U.S.-listed Chinese stocks gain ahead of China’s potential $283B fiscal stimulus package
U.S.-listed shares of Chinese companies were mostly higher Friday, a day ahead of a scheduled meeting at China’s finance ministry where investors anticipate authorities will unleash billions of dollars worth of new economic stimulus.
A briefing is set for Saturday by China’s Ministry of Finance. Market expectation is for a fiscal stimulus package sized at 1.5T-2T yuan ($212.27B-$283B), excluding 1T yuan in recapitalization for big banks, Deutsche Bank said Friday.
“It will be important whether the actual announcement meets this threshold after a week of nervousness following a week or so of euphoria,” Jim Reid, head of global economics and thematic research at Deutsche Bank, said in a note. “Two other key factors will be whether the Ministry of Finance sets a ‘whatever it takes’ tone, and also if there are fiscal measures to support the property sector.”
In the markets, Alibaba Group (BABA) rose 1% during Friday’s session. JD.com (JD) gained 1.5%, Trip.com (TCOM) advanced 2%, Nio (NIO) picked up 0.3%, and ZTO Express (ZTO) moved up 1.3%.
Among exchange-traded funds, Global X MSCI China Consumer Discretionary ETF (CHIQ) tacked on 1%, iShares MSCI China ETF (MCHI) edged up 0.4%, and the GXC SPDR S&P China ETF (GXC) rose 0.2%.
China’s central government and cities in late September began announcing actions aimed at bolstering the key property market and the overall economy, which has yet to make a full recovery after the COVID pandemic.
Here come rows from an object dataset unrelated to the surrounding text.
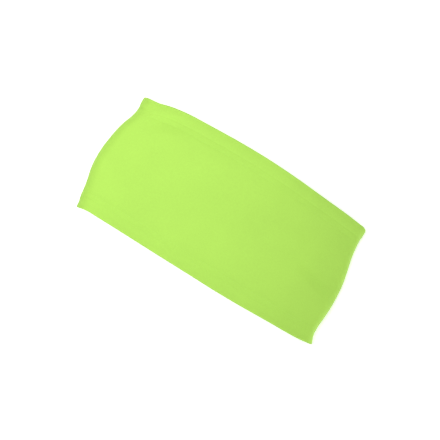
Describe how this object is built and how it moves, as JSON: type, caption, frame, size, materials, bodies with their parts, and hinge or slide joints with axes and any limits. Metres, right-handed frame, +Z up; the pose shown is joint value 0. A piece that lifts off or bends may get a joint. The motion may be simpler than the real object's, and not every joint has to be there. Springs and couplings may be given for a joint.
{
  "type": "sports sweatband",
  "caption": "Wide knit sweatband lying flat: a hemmed loop of stretch cloth with bulging folded ends, a back seam inside and a hinged blank label.",
  "frame": {"origin": "centre of the band's footprint, on the surface that it lies on", "axes": "+X along the flat band from fold to fold, +Y across its height towards the more curved long edge, +Z up from the table, out of the front of the band"},
  "size_m": [0.2264, 0.1144, 0.013],
  "materials": {
    "knit": "fine stretch jersey, lime green, faint sheen",
    "thread": "lime green polyester sewing thread",
    "satin_tape": "white woven satin tape, blank"
  },
  "bodies": {
    "band": {"knit_tube": "knit", "upper_hem_edge_needle_thread": "thread", "upper_hem_body_needle_thread": "thread", "upper_hem_looper_thread": "thread", "lower_hem_edge_needle_thread": "thread", "lower_hem_body_needle_thread": "thread", "lower_hem_looper_thread": "thread", "back_seam_needle_threads": "thread", "back_seam_looper_threads": "thread"},
    "label": {"care_label": "satin_tape"}
  },
  "joints": [
    {"name": "label_flap", "type": "hinge", "parent": "band", "child": "label", "pos_m": [-0.0005, 0.012, 0.0011], "axis": [0, 1, 0], "range_deg": [0, 20]}
  ]
}
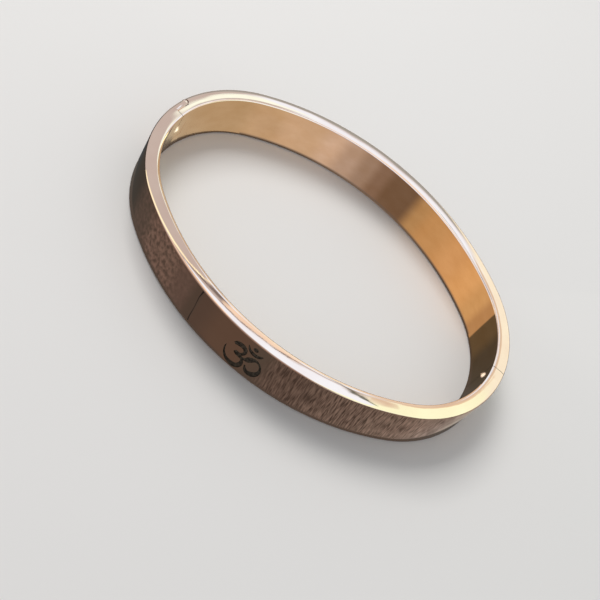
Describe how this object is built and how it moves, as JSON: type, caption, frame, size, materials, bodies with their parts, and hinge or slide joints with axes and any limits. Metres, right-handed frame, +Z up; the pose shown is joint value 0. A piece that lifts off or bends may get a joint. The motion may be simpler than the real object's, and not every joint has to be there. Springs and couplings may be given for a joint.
{
  "type": "hinged oval bangle",
  "caption": "Flat-band oval bangle in two hinged halves, with a hidden clasp and a small etched sign, lying on its lower rim.",
  "frame": {"origin": "middle of the oval, on the plane of the lower rim that the bangle lies on", "axes": "+Z up, along the bangle's own axis; +X towards the clasp, -X towards the hinge; -Y towards the half that bears the sign"},
  "size_m": [0.0624, 0.046, 0.008],
  "materials": {
    "rose_gold": "mirror-polished rose gold colour on steel, satin on the inner face",
    "steel": "satin"
  },
  "bodies": {
    "front": {"front_half": "rose_gold"},
    "back": {"back_half": "rose_gold", "hinge_pin": "steel", "clasp_tongue": "steel"}
  },
  "joints": [
    {"name": "hinge", "type": "hinge", "parent": "front", "child": "back", "pos_m": [-0.03057, 0.00259, 0.004], "axis": [0, 0, 1], "range_deg": [0, 60]}
  ]
}
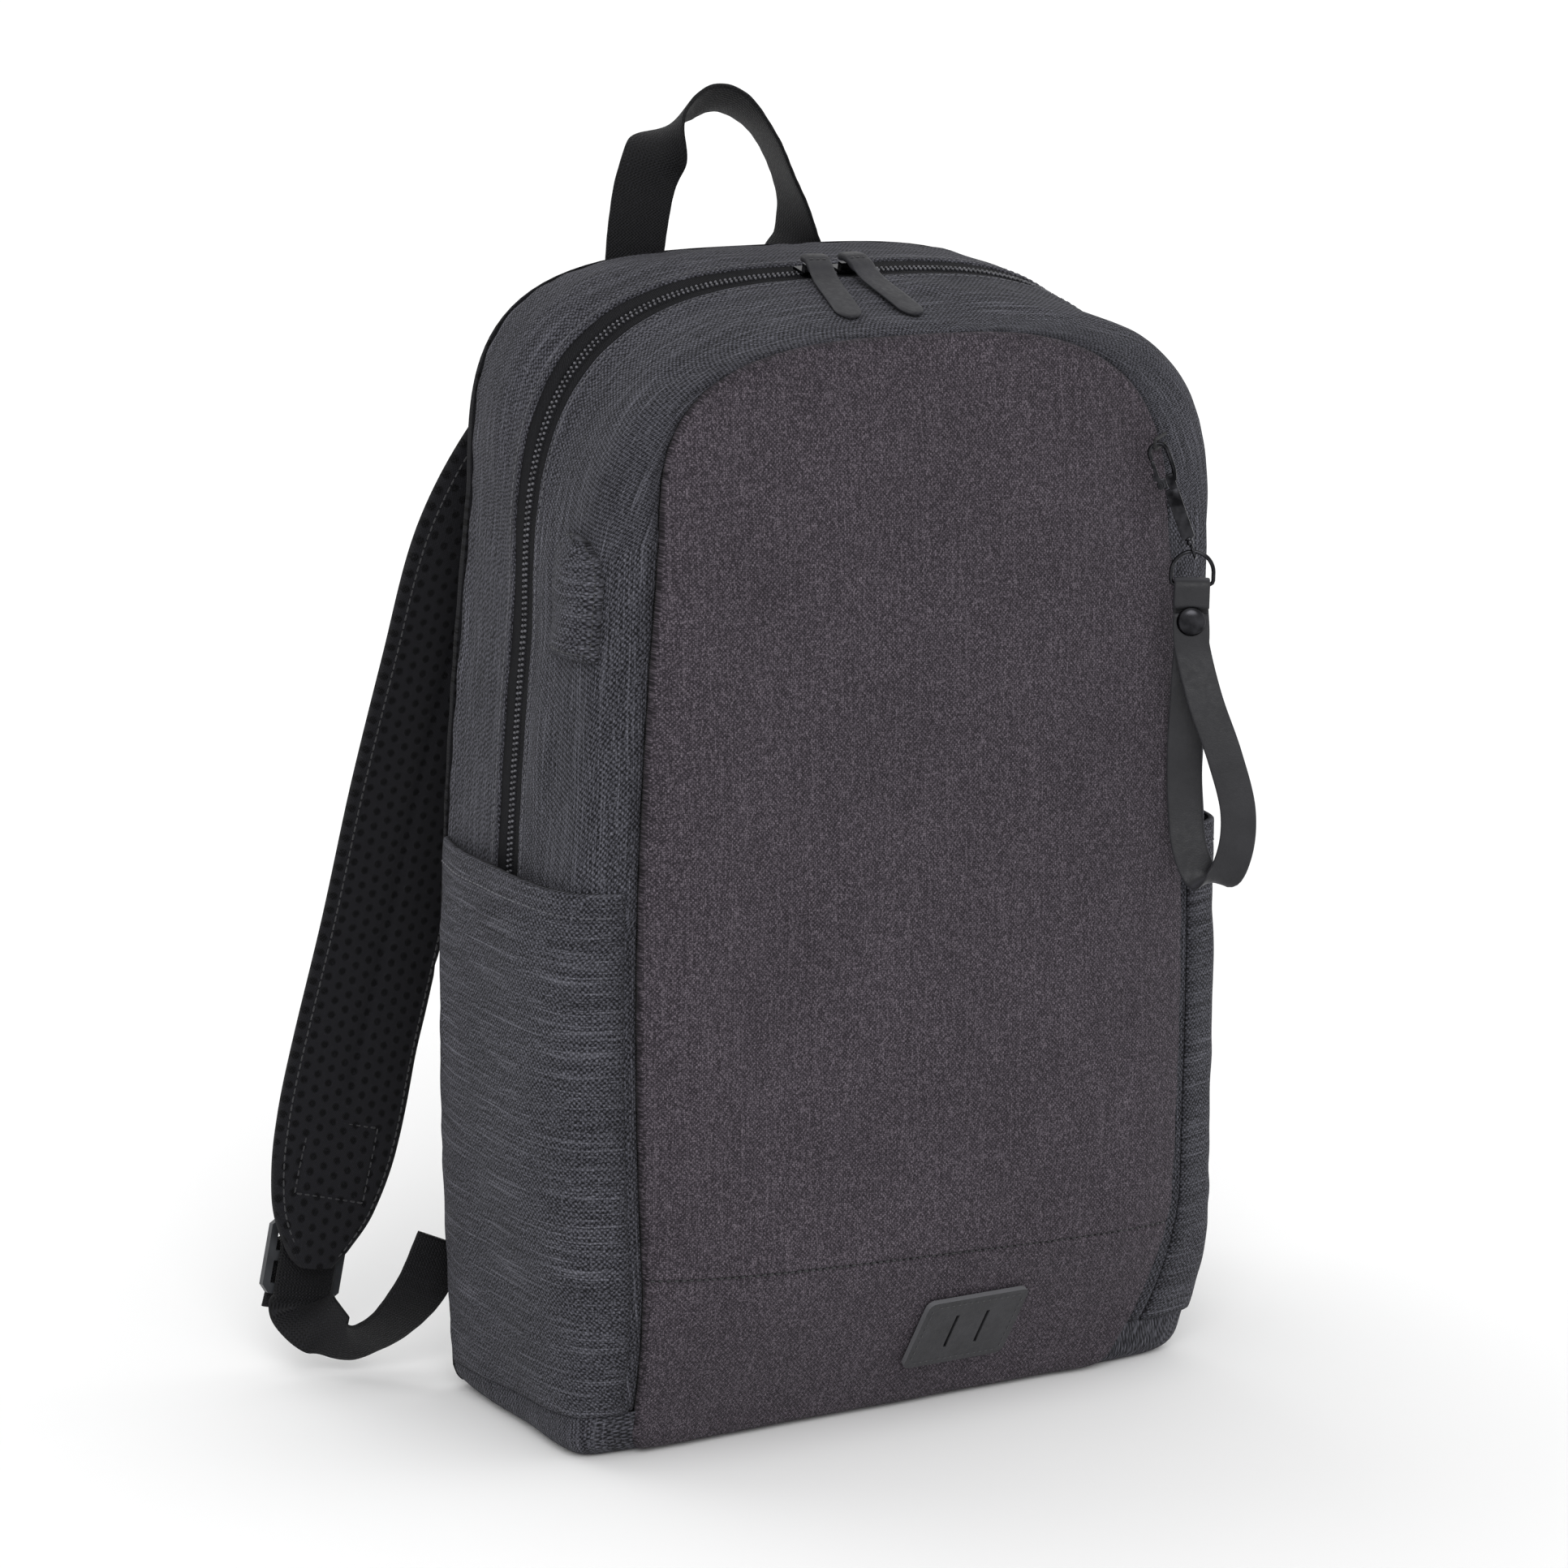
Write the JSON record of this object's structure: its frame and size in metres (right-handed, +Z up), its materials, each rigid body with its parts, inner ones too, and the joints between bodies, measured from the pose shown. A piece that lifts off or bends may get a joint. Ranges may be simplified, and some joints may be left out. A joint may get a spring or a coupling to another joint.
{
  "type": "laptop backpack",
  "caption": "Stuffed rectangular laptop backpack with arched zip, side pockets, padded straps, grab handle and a clipped wrist strap, standing on its flat base.",
  "frame": {"origin": "on the floor under the middle of the bag, in the flat base", "axes": "+Z up; +X to the right seen from the front; +Y to the back that the wearer carries it by"},
  "size_m": [0.3802, 0.2182, 0.5049],
  "materials": {
    "heather": "grey heather woven polyester",
    "melange": "fine grey-mauve melange weave",
    "mesh": "black spacer mesh over foam",
    "webbing": "black ribbed webbing",
    "rubber": "matt dark grey moulded sheet",
    "plastic": "dark grey acetal",
    "metal": "black nickel"
  },
  "bodies": {
    "bag": {"rear_gusset": "heather", "front_gusset": "heather", "zip_tape_rear": "webbing", "zip_tape_front": "webbing", "zip_coil": "webbing", "front_panel": "melange", "front_lower_band": "melange", "back_panel": "mesh", "bottom_panel": "heather", "side_pocket_left": "heather", "side_pocket_right": "heather", "port_cover": "heather", "lash_patch": "rubber", "zip_slider_left": "metal", "pull_tab_left": "rubber", "zip_slider_right": "metal", "pull_tab_right": "rubber", "grab_handle": "webbing", "shoulder_strap_left": "mesh", "adjuster_left": "plastic", "strap_webbing_left": "webbing", "shoulder_strap_right": "mesh", "adjuster_right": "plastic", "strap_webbing_right": "webbing", "trigger_clip": "metal", "pocket_loop": "webbing", "strap_ring": "metal", "wrist_strap": "rubber", "strap_rivet": "metal"},
    "gate": {"clip_gate": "metal"}
  },
  "joints": [
    {"name": "gate_hinge", "type": "hinge", "parent": "bag", "child": "gate", "pos_m": [0.10061, -0.0635, 0.35908], "axis": [0.5299, 0.848, 0], "range_deg": [0, 22], "stiffness_Nm_per_rad": 0.006, "springref_deg": -5.73}
  ]
}
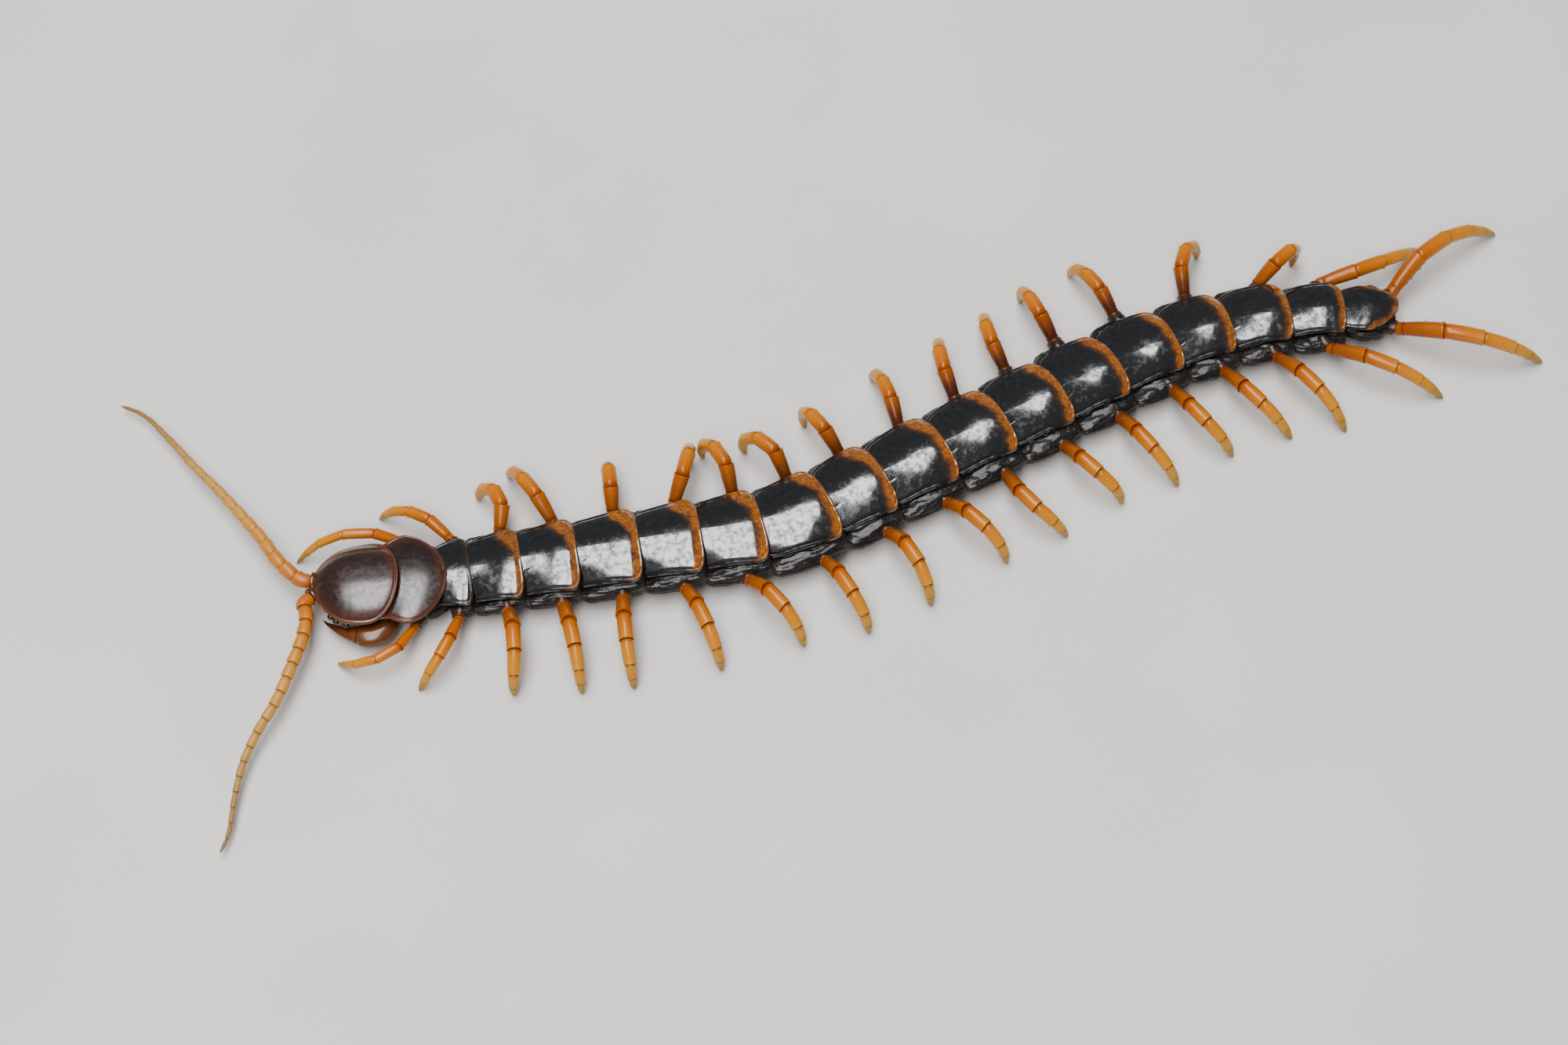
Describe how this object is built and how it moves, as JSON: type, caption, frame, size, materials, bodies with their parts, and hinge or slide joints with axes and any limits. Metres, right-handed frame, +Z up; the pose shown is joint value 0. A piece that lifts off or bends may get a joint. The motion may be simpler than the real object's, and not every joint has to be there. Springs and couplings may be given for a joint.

Rate cuts and easier down-payment terms for home buyers were among the measures, and Chinese capital markets landed 800B yuan ($112.30M) for financial firms to purchase stocks. China has set a growth target of ~5% for this year.
Shanghai’s CSI 300 index (SHSZ300) has bulked up ~18% since late September, but it ran into a selloff this week as the stimulus-driven rally lost steam. Earlier this week, China’s economic planner said growth targets were reachable, but investors were disappointed by the lack of further stimulus measures that analysts and economists say are needed to kick up growth in the world’s second-largest economy.
Bank of America (BofA) said Friday it will “buy any China dips” as it anticipates China raising its GDP view from 4.6%, which could spur asset allocation to the country. A record $39.1B was pushed into Chinese equity funds over the past week, BofA said in its Flow Show note, citing fund-tracker EPFR.
Chinese equities pulling back this week “demonstrate just how dependent the rally is on stimulus expectations, especially when it comes to the fiscal part of the package,” Deutsche Bank’s Reid said.
Other China ETFs include: (KWEB), (FXI), (PGJ), (FLCH), (YINN) and (YANG).
The CSI 300 Index (SHSZ300) has risen ~13% YTD while the S&P 500 (SP500) has gained ~21%.